On saying this, Peter du Bois drew his dagger, and coming up to Guisebert, struck him into the belly, so that he fell down dead. Philip drew also his dagger, and with it struck Symon Bete and slew him. They then began to cry out "Treason, treason!" They had their partisans all round about them, so that many of the richest and greatest men in the town dissembled, to save their lives.

A that time only those two were killed; but to satisfy the people, and to turn the affair to their advantage, they sent their scouts to cry through the town, that Guisebert and sir Symon Bete, like false traitors, wanted to betray the good town of Ghent.

Thus the matter ended: the dead were dead; and no one was called to any account for it, nor any penalty exacted. When the earl of Flanders, who was at Bruges, heard of this, he was sorely enraged, and said, "At the entreaties of my cousins of Brabant and Hainault, I too easily acceded to their wishes of making peace with Ghent, and more than once have they, in return, thus acted: but I will have them know, they shall never have peace, until I have had given up to me such a number of the inhabitants as will satisfy me."

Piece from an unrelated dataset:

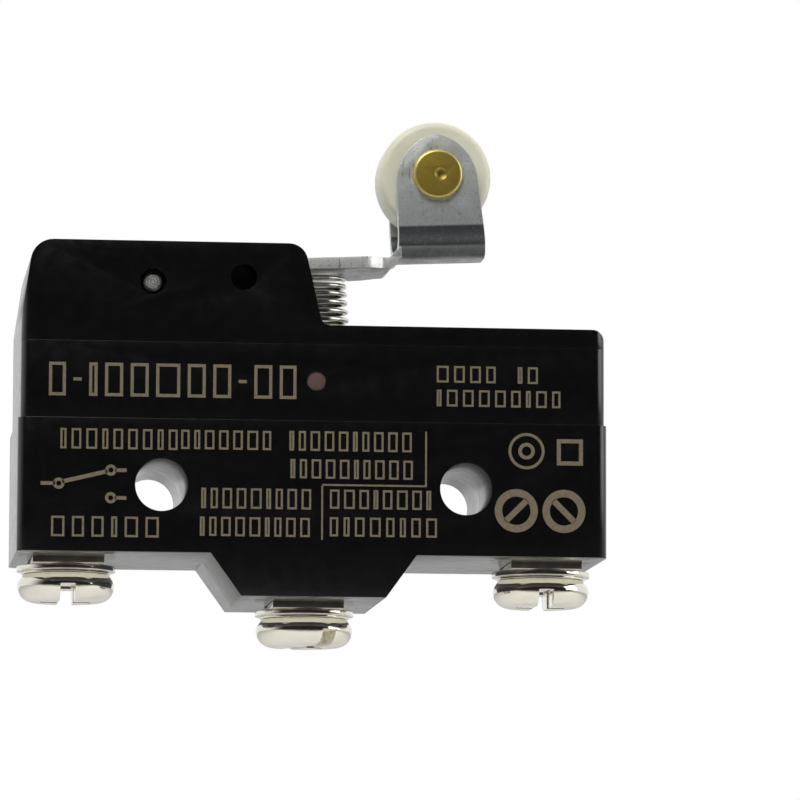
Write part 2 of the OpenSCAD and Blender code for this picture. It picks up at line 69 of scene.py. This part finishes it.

In this manner were slain two valiant and rich men in the town of Ghent, for having acted according to the intentions of many of their fellow-citizens. Each of them had for his patrimony two thousand francs of yearly revenue. They were much pitied in secret; but no one dared to do so publicly, unless he wished to lose his life.

Things remained in this state, and the war was more bitter than before. The garrisons round Ghent were night and day in the field, so that no provision could enter the town. The Brabanters and Hainaulters were afraid of venturing themselves; for, whenever they were met by the earl's men, the best that could befall them was the slaughter of their horses, sending them prisoners to Dendremonde or to Oudenarde, or making them pay ransom. By these means, the victuallers were afraid to risk bringing supplies to the town.